**Problem**:
Your task is to reproduce the material exactly.
— Begin —
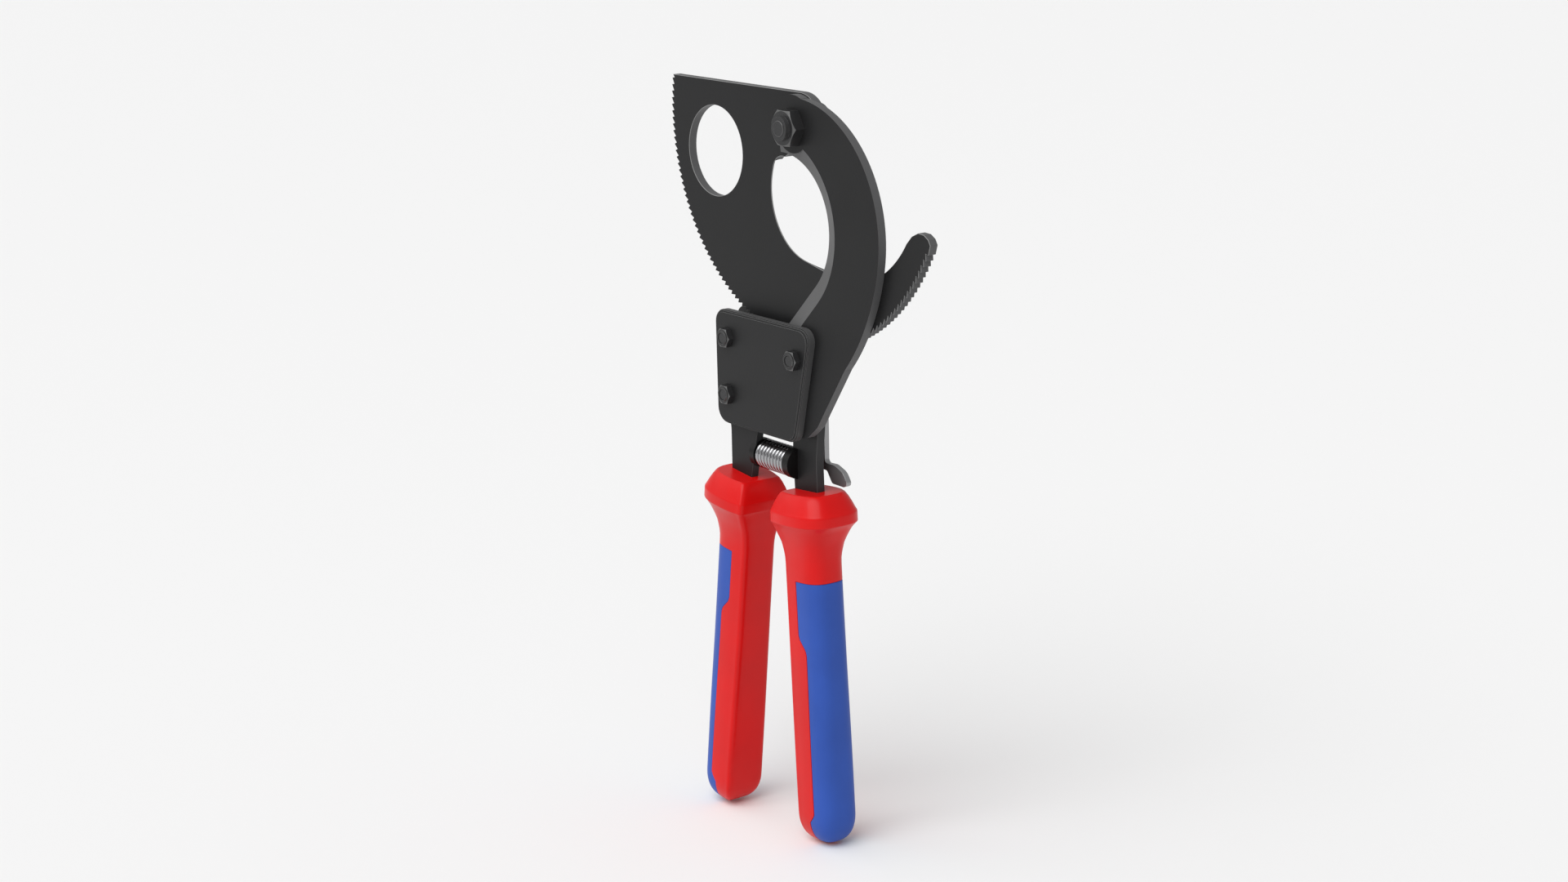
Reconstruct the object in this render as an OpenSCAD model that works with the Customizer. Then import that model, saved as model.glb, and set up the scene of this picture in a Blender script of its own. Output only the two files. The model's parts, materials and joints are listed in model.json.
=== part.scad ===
// Ratchet cable cutter with a swinging sickle blade, a fixed crescent blade,
// a bolted ratchet housing and two-component grips.
// Millimetres. +Z runs up the tool to the blades, +X to the right and the front faces -Y.
// The origin is on the blade pivot's axis, in the shear plane between the two blades.

/* [Blades] */
// Thickness of each blade
blade_t = 3.5; // [3:0.5:4]
// Radius over the tips of the ratchet teeth, about the pivot
tooth_r = 82.5; // [82.5:0.25:83]
// Depth of a ratchet tooth
tooth_depth = 1.5; // [1:0.1:1.8]
// Radius of the fixed blade's cutting edge
fixed_edge_r = 28; // [26:0.5:28]
// Radius of the moving blade's cutting edge
moving_edge_r = 25.2; // [24:0.2:25.6]
// Width of the bevel behind the fixed cutting edge
bevel_w = 7.2; // [4:0.2:7.6]
// Radius of the round hole in the moving blade
hole_r = 17.5; // [14:0.5:19]

/* [Housing] */
// Thickness of each cover plate
cover_t = 3.6; // [3:0.2:4.4]
// Corner radius of the cover plates
cover_corner = 5; // [3:0.5:7]
// Radius of the cover bolts
bolt_r = 2; // [1.6:0.1:2]

/* [Handles] */
// Outward lean of the drive handle, degrees
drive_lean = 6.4; // [5:0.2:7]
// Outward lean of the fixed handle, degrees
fixed_lean = 4.2; // [3:0.2:5]
// Thickness of the blue inlay in a grip
inlay_t = 2; // [1.4:0.2:2.4]
// Outer radius of the return spring
spring_r = 5.8; // [5:0.2:6]

/* [Hidden] */

$fn = 64;
eps = 0.05;
run_gap = 0.1;          // running gap on each face of the moving blade
fit = 0.05;             // radial clearance of a turning pin

// Layers from front to back, as Y levels
y_front = -blade_t - cover_t;
y_shear = 0;
y_back = blade_t + 2 * run_gap;
y_rear = y_back + cover_t;
y_lever = y_rear + 0.2;
lever_t = 2.2;

// Blade pivot
boss_r = 12.5;
fixed_boss_r = 12;
pad_r = 9.6;            // full-thickness pad under the pivot nut
pivot_r = 4;
bush_r = 6;

// Ratchet teeth: tail_a is the angle of the last tooth, at the tail's tip
tooth_pitch = 1.8;
tooth_n = 90;
tail_a = 334;

// Cutting edges, as centres in X and Z
fixed_edge_c = [-10.5, -38.5];
moving_edge_c = [7, -25];
land = 0.4;             // flat land at a cutting edge, before its bevel

hole_c = [-53.6, -14.5];

// Housing bolts: the drive lever turns on the first, the second stops it, the third passes the fixed blade
bolt_drive = [-38, -84.2];
bolt_stop = [-38, -106.5];
bolt_fixed = [4.1, -86.2];
bolt_points = [bolt_drive, bolt_stop, bolt_fixed];
nut_af = 7;
nut_h = 2.4;
sleeve_r = 2.8;
drive_bush_r = 4;

// Pawls: pin centre and tip
drive_pin = [-27, -98];
drive_tip = [-14.1, -81.9];
hold_pin = [-11.5, -97.5];
hold_tip = [-2.9, -83.05];
pawl_t = 2.5;
pin_r = 2;

// The release lever turns on the holding pawl's pin, and its stud pushes the pawl's tail
release_stud = [-11.5, -105.5];
stud_r = 1.3;

// Handles: the point in X and Z where each grip starts
drive_grip_top = [-32.2, -138];
fixed_grip_top = [2.7, -138];
y_drive = -blade_t / 2;
y_fixed = y_back / 2;
grip_l = 139;

// Return spring, along X
spring_y = 0.9;
spring_z = -128.8;
spring_x0 = -25;
spring_x1 = -6.9;
spring_wire = 1.2;

// Points of an arc in X and Z
function arc(c, r, a0, a1, n = 24) =
    [for (i = [0:n]) let (a = a0 + (a1 - a0) * i / n) [c[0] + r * cos(a), c[1] + r * sin(a)]];

function unit(v) = v / norm(v);

// Fillet points at corner p, which has radius p[2], between its neighbours a and b
function fillet(a, p, b, n = 6) =
    let (q = [p[0], p[1]],
         u = unit([a[0], a[1]] - q),
         v = unit([b[0], b[1]] - q),
         half = acos(u * v) / 2,
         c = q + unit(u + v) * p[2] / sin(half),
         s = q + u * p[2] / tan(half) - c,
         e = q + v * p[2] / tan(half) - c,
         a0 = atan2(s[1], s[0]),
         turn = ((atan2(e[1], e[0]) - a0 + 540) % 360) - 180)
    [for (i = [0:n]) c + p[2] * [cos(a0 + turn * i / n), sin(a0 + turn * i / n)]];

// Polygon points with rounded corners; each corner is [x, z, radius]
function rounded(pts) =
    [for (i = [0:len(pts) - 1])
        each (pts[i][2] > 0
            ? fillet(pts[(i + len(pts) - 1) % len(pts)], pts[i], pts[(i + 1) % len(pts)])
            : [[pts[i][0], pts[i][1]]])];

// Extrudes a shape drawn in X and Z from y0 to y1
module plate(y0, y1) {
    translate([0, y1, 0]) rotate([90, 0, 0]) linear_extrude(y1 - y0) children();
}

// Cylinder along Y at p, from y0 to y1
module rod(p, r, y0, y1, sides = 64) {
    translate([p[0], y1, p[1]]) rotate([90, 0, 0]) cylinder(h = y1 - y0, r = r, $fn = sides);
}

// Cone along Y at p, with radius r0 at y0 and r1 at y1
module cone(p, r0, r1, y0, y1) {
    translate([p[0], y1, p[1]]) rotate([90, 0, 0]) cylinder(h = y1 - y0, r1 = r1, r2 = r0);
}

module tube(p, r, bore, y0, y1) {
    difference() {
        rod(p, r, y0, y1);
        rod(p, bore, y0 - 1, y1 + 1);
    }
}

// Hexagon along Y with a flat at the top, measured across its flats
module hex(p, af, y0, y1) {
    rod(p, af / (2 * cos(30)), y0, y1, 6);
}

// ---- blades ----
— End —
**Exercise response**:
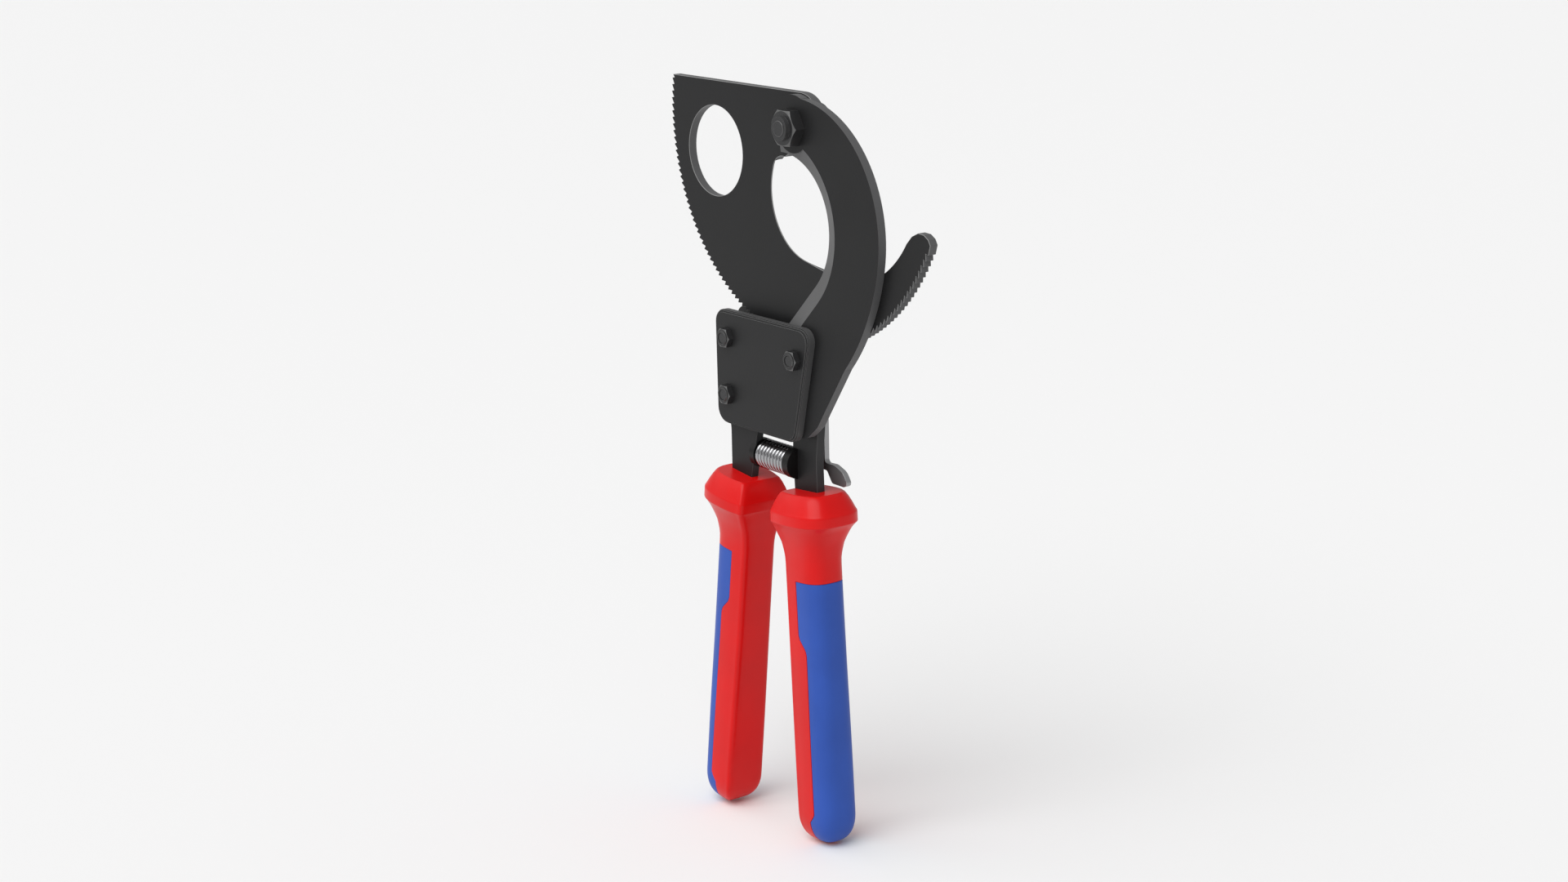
Reconstruct the object in this render as an OpenSCAD model that works with the Customizer. Then import that model, saved as model.glb, and set up the scene of this picture in a Blender script of its own. Output only the two files. The model's parts, materials and joints are listed in model.json.
=== part.scad ===
// Ratchet cable cutter with a swinging sickle blade, a fixed crescent blade,
// a bolted ratchet housing and two-component grips.
// Millimetres. +Z runs up the tool to the blades, +X to the right and the front faces -Y.
// The origin is on the blade pivot's axis, in the shear plane between the two blades.

/* [Blades] */
// Thickness of each blade
blade_t = 3.5; // [3:0.5:4]
// Radius over the tips of the ratchet teeth, about the pivot
tooth_r = 82.5; // [82.5:0.25:83]
// Depth of a ratchet tooth
tooth_depth = 1.5; // [1:0.1:1.8]
// Radius of the fixed blade's cutting edge
fixed_edge_r = 28; // [26:0.5:28]
// Radius of the moving blade's cutting edge
moving_edge_r = 25.2; // [24:0.2:25.6]
// Width of the bevel behind the fixed cutting edge
bevel_w = 7.2; // [4:0.2:7.6]
// Radius of the round hole in the moving blade
hole_r = 17.5; // [14:0.5:19]

/* [Housing] */
// Thickness of each cover plate
cover_t = 3.6; // [3:0.2:4.4]
// Corner radius of the cover plates
cover_corner = 5; // [3:0.5:7]
// Radius of the cover bolts
bolt_r = 2; // [1.6:0.1:2]

/* [Handles] */
// Outward lean of the drive handle, degrees
drive_lean = 6.4; // [5:0.2:7]
// Outward lean of the fixed handle, degrees
fixed_lean = 4.2; // [3:0.2:5]
// Thickness of the blue inlay in a grip
inlay_t = 2; // [1.4:0.2:2.4]
// Outer radius of the return spring
spring_r = 5.8; // [5:0.2:6]

/* [Hidden] */

$fn = 64;
eps = 0.05;
run_gap = 0.1;          // running gap on each face of the moving blade
fit = 0.05;             // radial clearance of a turning pin

// Layers from front to back, as Y levels
y_front = -blade_t - cover_t;
y_shear = 0;
y_back = blade_t + 2 * run_gap;
y_rear = y_back + cover_t;
y_lever = y_rear + 0.2;
lever_t = 2.2;

// Blade pivot
boss_r = 12.5;
fixed_boss_r = 12;
pad_r = 9.6;            // full-thickness pad under the pivot nut
pivot_r = 4;
bush_r = 6;

// Ratchet teeth: tail_a is the angle of the last tooth, at the tail's tip
tooth_pitch = 1.8;
tooth_n = 90;
tail_a = 334;

// Cutting edges, as centres in X and Z
fixed_edge_c = [-10.5, -38.5];
moving_edge_c = [7, -25];
land = 0.4;             // flat land at a cutting edge, before its bevel

hole_c = [-53.6, -14.5];

// Housing bolts: the drive lever turns on the first, the second stops it, the third passes the fixed blade
bolt_drive = [-38, -84.2];
bolt_stop = [-38, -106.5];
bolt_fixed = [4.1, -86.2];
bolt_points = [bolt_drive, bolt_stop, bolt_fixed];
nut_af = 7;
nut_h = 2.4;
sleeve_r = 2.8;
drive_bush_r = 4;

// Pawls: pin centre and tip
drive_pin = [-27, -98];
drive_tip = [-14.1, -81.9];
hold_pin = [-11.5, -97.5];
hold_tip = [-2.9, -83.05];
pawl_t = 2.5;
pin_r = 2;

// The release lever turns on the holding pawl's pin, and its stud pushes the pawl's tail
release_stud = [-11.5, -105.5];
stud_r = 1.3;

// Handles: the point in X and Z where each grip starts
drive_grip_top = [-32.2, -138];
fixed_grip_top = [2.7, -138];
y_drive = -blade_t / 2;
y_fixed = y_back / 2;
grip_l = 139;

// Return spring, along X
spring_y = 0.9;
spring_z = -128.8;
spring_x0 = -25;
spring_x1 = -6.9;
spring_wire = 1.2;

// Points of an arc in X and Z
function arc(c, r, a0, a1, n = 24) =
    [for (i = [0:n]) let (a = a0 + (a1 - a0) * i / n) [c[0] + r * cos(a), c[1] + r * sin(a)]];

function unit(v) = v / norm(v);

// Fillet points at corner p, which has radius p[2], between its neighbours a and b
function fillet(a, p, b, n = 6) =
    let (q = [p[0], p[1]],
         u = unit([a[0], a[1]] - q),
         v = unit([b[0], b[1]] - q),
         half = acos(u * v) / 2,
         c = q + unit(u + v) * p[2] / sin(half),
         s = q + u * p[2] / tan(half) - c,
         e = q + v * p[2] / tan(half) - c,
         a0 = atan2(s[1], s[0]),
         turn = ((atan2(e[1], e[0]) - a0 + 540) % 360) - 180)
    [for (i = [0:n]) c + p[2] * [cos(a0 + turn * i / n), sin(a0 + turn * i / n)]];

// Polygon points with rounded corners; each corner is [x, z, radius]
function rounded(pts) =
    [for (i = [0:len(pts) - 1])
        each (pts[i][2] > 0
            ? fillet(pts[(i + len(pts) - 1) % len(pts)], pts[i], pts[(i + 1) % len(pts)])
            : [[pts[i][0], pts[i][1]]])];

// Extrudes a shape drawn in X and Z from y0 to y1
module plate(y0, y1) {
    translate([0, y1, 0]) rotate([90, 0, 0]) linear_extrude(y1 - y0) children();
}

// Cylinder along Y at p, from y0 to y1
module rod(p, r, y0, y1, sides = 64) {
    translate([p[0], y1, p[1]]) rotate([90, 0, 0]) cylinder(h = y1 - y0, r = r, $fn = sides);
}

// Cone along Y at p, with radius r0 at y0 and r1 at y1
module cone(p, r0, r1, y0, y1) {
    translate([p[0], y1, p[1]]) rotate([90, 0, 0]) cylinder(h = y1 - y0, r1 = r1, r2 = r0);
}

module tube(p, r, bore, y0, y1) {
    difference() {
        rod(p, r, y0, y1);
        rod(p, bore, y0 - 1, y1 + 1);
    }
}

// Hexagon along Y with a flat at the top, measured across its flats
module hex(p, af, y0, y1) {
    rod(p, af / (2 * cos(30)), y0, y1, 6);
}

// ---- blades ----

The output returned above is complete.